Airtel will be the 10th local company to list on the USE, which currently has nine domestic listings and eight cross-listed companies. Photo / File 

What you need to know:

  • The IPO, which opened at the close of August, came after a 12-month delay, due to a volatile economic environment 

Airtel’s initial public offering (IPO) is expected to close tomorrow, ending more than a month of share trading, in which the telecom is seeking to raise Shs800b. 

The IPO, which opened at the close of August, had come after a 12-month delay, due to a volatile economic environment. 

However, financial market analysts, have said they are optimistic that the IPO will post good results even as it came at a time when inflationary pressures had been increasing, amid a downturn in economic activities, which in turn has affected performance of the Uganda Securities Exchange (USE). 

“The stock market can be volatile in the short-term, but it has historically trended upwards over the long term,” Mr Alex Kakande, an equity investor said, noting that there are a number of good companies that are trading at attractive prices, which presents an opportunity for future listing. 

Airtel will be the 10th local company to list on the USE, which currently has nine domestic listings and eight cross-listed companies.  In August Airtel floated eight billion shares at a price offer of Shs100 per ordinary share, which was a fulfilment of the law under the National Broadband Policy.
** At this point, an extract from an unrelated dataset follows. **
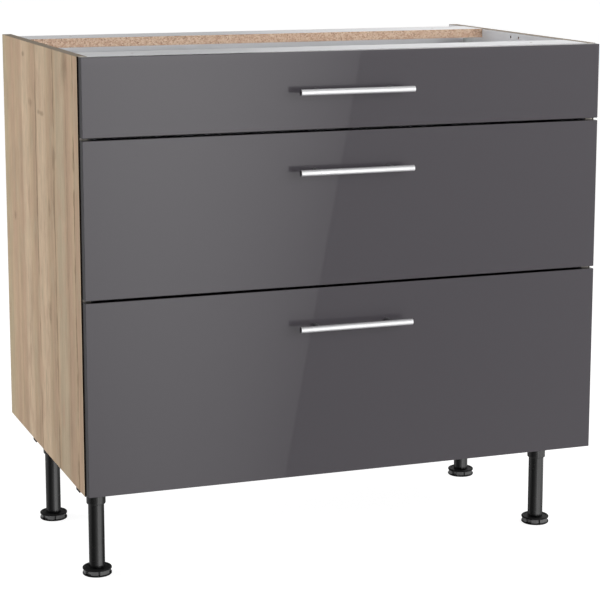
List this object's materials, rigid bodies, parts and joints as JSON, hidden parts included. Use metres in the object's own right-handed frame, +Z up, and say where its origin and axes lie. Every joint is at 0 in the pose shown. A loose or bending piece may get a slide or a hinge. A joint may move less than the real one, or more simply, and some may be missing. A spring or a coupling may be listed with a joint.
{
  "type": "kitchen base cabinet",
  "caption": "Free-standing kitchen base cabinet with full-width pull-out drawers, glossy flat fronts, round bar handles, an open rail top and adjustable legs.",
  "frame": {"origin": "on the floor, at the middle of the bounding box: midway between the outer faces of the sides, and midway between the handles' front and the rear edges of the sides", "axes": "+X to the right as the user sees the fronts, +Y to the rear, +Z up"},
  "size_m": [0.9, 0.613, 0.87],
  "materials": {
    "oak_board": "chipboard faced with a light oak decor outside and white inside, satin",
    "white_board": "white melamine-faced chipboard, satin",
    "white_base_board": "white lacquered thin board, satin",
    "hardboard": "hardboard, white lacquer inside, brown fibre behind",
    "edge_band": "thin decor edge band",
    "gloss_anthracite": "chipboard with a high-gloss anthracite foil",
    "brushed_metal": "satin brushed",
    "black_plastic": "moulded, fine satin",
    "galvanised_steel": "bright zinc plated sheet",
    "zinc_screw": "zinc plated",
    "die_cast_zinc": "as cast",
    "beech": "raw beech"
  },
  "bodies": {
    "carcass": {"left_side_panel": "oak_board", "right_side_panel": "oak_board", "bottom_panel": "white_board", "front_top_rail": "white_board", "rear_top_rail": "white_board", "back_panel": "hardboard", "carcass_edge_bands": "edge_band", "carcass_dowels": "beech", "carcass_connectors": "die_cast_zinc", "back_panel_screws": "zinc_screw", "leg_plates": "black_plastic", "leg_plate_screws": "zinc_screw", "leg_tubes": "black_plastic", "cabinet_rail_screws": "zinc_screw", "top_cabinet_rails": "galvanised_steel", "middle_cabinet_rails": "galvanised_steel", "bottom_cabinet_rails": "galvanised_steel"},
    "top_drawer": {"top_front": "gloss_anthracite", "top_handle_bar": "brushed_metal", "top_handle_posts": "brushed_metal", "top_handle_screws": "zinc_screw", "top_drawer_side_left": "white_board", "top_drawer_side_right": "white_board", "top_drawer_back": "white_board", "top_drawer_base": "white_base_board", "top_box_screws": "zinc_screw", "top_front_connectors": "die_cast_zinc", "top_drawer_rails": "galvanised_steel", "top_drawer_rail_screws": "zinc_screw"},
    "top_middle_runners": {"top_middle_rails": "galvanised_steel"},
    "middle_drawer": {"middle_front": "gloss_anthracite", "middle_handle_bar": "brushed_metal", "middle_handle_posts": "brushed_metal", "middle_handle_screws": "zinc_screw", "middle_drawer_side_left": "white_board", "middle_drawer_side_right": "white_board", "middle_drawer_back": "white_board", "middle_drawer_base": "white_base_board", "middle_box_screws": "zinc_screw", "middle_front_connectors": "die_cast_zinc", "middle_drawer_rails": "galvanised_steel", "middle_drawer_rail_screws": "zinc_screw"},
    "middle_middle_runners": {"middle_middle_rails": "galvanised_steel"},
    "bottom_drawer": {"bottom_front": "gloss_anthracite", "bottom_handle_bar": "brushed_metal", "bottom_handle_posts": "brushed_metal", "bottom_handle_screws": "zinc_screw", "bottom_drawer_side_left": "white_board", "bottom_drawer_side_right": "white_board", "bottom_drawer_back": "white_board", "bottom_drawer_base": "white_base_board", "bottom_box_screws": "zinc_screw", "bottom_front_connectors": "die_cast_zinc", "bottom_drawer_rails": "galvanised_steel", "bottom_drawer_rail_screws": "zinc_screw"},
    "bottom_middle_runners": {"bottom_middle_rails": "galvanised_steel"},
    "front_left_adjuster": {"front_left_foot": "black_plastic"},
    "front_right_adjuster": {"front_right_foot": "black_plastic"},
    "rear_left_adjuster": {"rear_left_foot": "black_plastic"},
    "rear_right_adjuster": {"rear_right_foot": "black_plastic"}
  },
  "joints": [
    {"name": "top_drawer_slide", "type": "slide", "parent": "carcass", "child": "top_drawer", "axis": [0, -1, 0], "range_m": [0, 0.45]},
    {"name": "top_runner_slide", "type": "slide", "parent": "carcass", "child": "top_middle_runners", "axis": [0, -1, 0], "range_m": [0, 0.225]},
    {"name": "middle_drawer_slide", "type": "slide", "parent": "carcass", "child": "middle_drawer", "axis": [0, -1, 0], "range_m": [0, 0.45]},
    {"name": "middle_runner_slide", "type": "slide", "parent": "carcass", "child": "middle_middle_runners", "axis": [0, -1, 0], "range_m": [0, 0.225]},
    {"name": "bottom_drawer_slide", "type": "slide", "parent": "carcass", "child": "bottom_drawer", "axis": [0, -1, 0], "range_m": [0, 0.45]},
    {"name": "bottom_runner_slide", "type": "slide", "parent": "carcass", "child": "bottom_middle_runners", "axis": [0, -1, 0], "range_m": [0, 0.225]},
    {"name": "front_left_foot_screw", "type": "slide", "parent": "carcass", "child": "front_left_adjuster", "axis": [0, 0, -1], "range_m": [0, 0.025]},
    {"name": "front_right_foot_screw", "type": "slide", "parent": "carcass", "child": "front_right_adjuster", "axis": [0, 0, -1], "range_m": [0, 0.025]},
    {"name": "rear_left_foot_screw", "type": "slide", "parent": "carcass", "child": "rear_left_adjuster", "axis": [0, 0, -1], "range_m": [0, 0.025]},
    {"name": "rear_right_foot_screw", "type": "slide", "parent": "carcass", "child": "rear_right_adjuster", "axis": [0, 0, -1], "range_m": [0, 0.025]}
  ],
  "couplings": [
    {"joint": "top_runner_slide", "follows": "top_drawer_slide", "ratio": 0.5},
    {"joint": "middle_runner_slide", "follows": "middle_drawer_slide", "ratio": 0.5},
    {"joint": "bottom_runner_slide", "follows": "bottom_drawer_slide", "ratio": 0.5}
  ]
}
As a licensing requirement, the policy demands that telecoms list on the USE to share a part of their profits with Ugandans. 

Airtel, which is valued at Shs4 trillion, will also be the second telecom to list on the USE after MTN, which listed in December 2021. 

However, both companies excluded their mobile money businesses from the IPOs, given that they are now operated independent of mobile telecommunication services. 

The IPO has had muted activity, with analysts pointing to low sensitisation, worsened by a volatile economic environment that in the last four years has seen high drops in IPO prices among listed companies. 

For instance, Cipla has experienced one of the largest declines in share price, with the IPO price falling from Shs256.5 to Shs65, while that of MTN has declined from Shs200 to Shs170.  

“It boils down to how the IPO was made, whether there were more retail or institutional investors,” Mr Andrew Mwiima, a financial markets analysts, said in relation to share price declines. 

Prior to the IPO, Airtel indicated that its 95 percent dividend policy was sufficient to attract investors to invest into its stock. 

The company also indicated that its after-tax earnings had increased from Sh83.3b in 2018 to Sh139b in 2021, but  even as it declined to Sh106.2b in 2022, it remained attractive to investors.